Position vs Persona

Definition. Position is the category and stance you operate from. Persona is the surface presentation of that stance. Position is what you are; persona is how you appear.

Function

Most identity work confuses the two layers. People iterate persona — new bio, new wardrobe, new tone — without ever choosing a position. Persona work without position is decoration; it costs energy and produces no leverage. Naming the position first makes the persona almost obvious.

Mechanism

Position is a decision: the category you operate in and the stance you take inside it. It is small, written, and binding. Persona is everything downstream — language, dress, schedule, what you publish — engineered to be a legible expression of the position. When position is clear, persona converges. When position is vague, persona thrashes.

Breakdown

  1. Position: the category you occupy and the stance you take inside it.
  2. Persona: the daily surface — language, dress, references — that performs the position.
  3. Position is decided once; persona is performed continuously.
  4. Persona drift without a stable position becomes incoherence read as untrustworthiness.

Example

Two designers call themselves 'multidisciplinary'. The first has a position: I design identity systems for early-stage founders.
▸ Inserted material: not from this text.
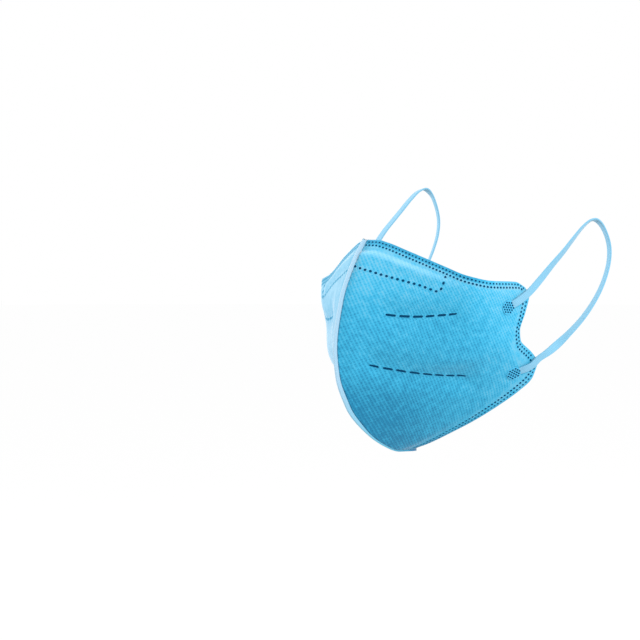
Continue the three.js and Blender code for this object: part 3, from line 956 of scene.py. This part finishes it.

Their persona — calm voice, restrained portfolio, founder-specific case studies — assembles itself around that. The second keeps trying new aesthetics on Instagram, hoping one will catch. The persona is louder but reads as no one in particular. Same surface effort, opposite leverage.

Connected concepts

Questions this answers

What is the difference between position and persona?
Position is the category and stance you operate from. Persona is the surface presentation of that stance. Position is decided once; persona is performed daily.
How do I define myself?
Start with position: name the category you are in, the stance you take inside it, and the audience you serve. Persona is downstream of that decision.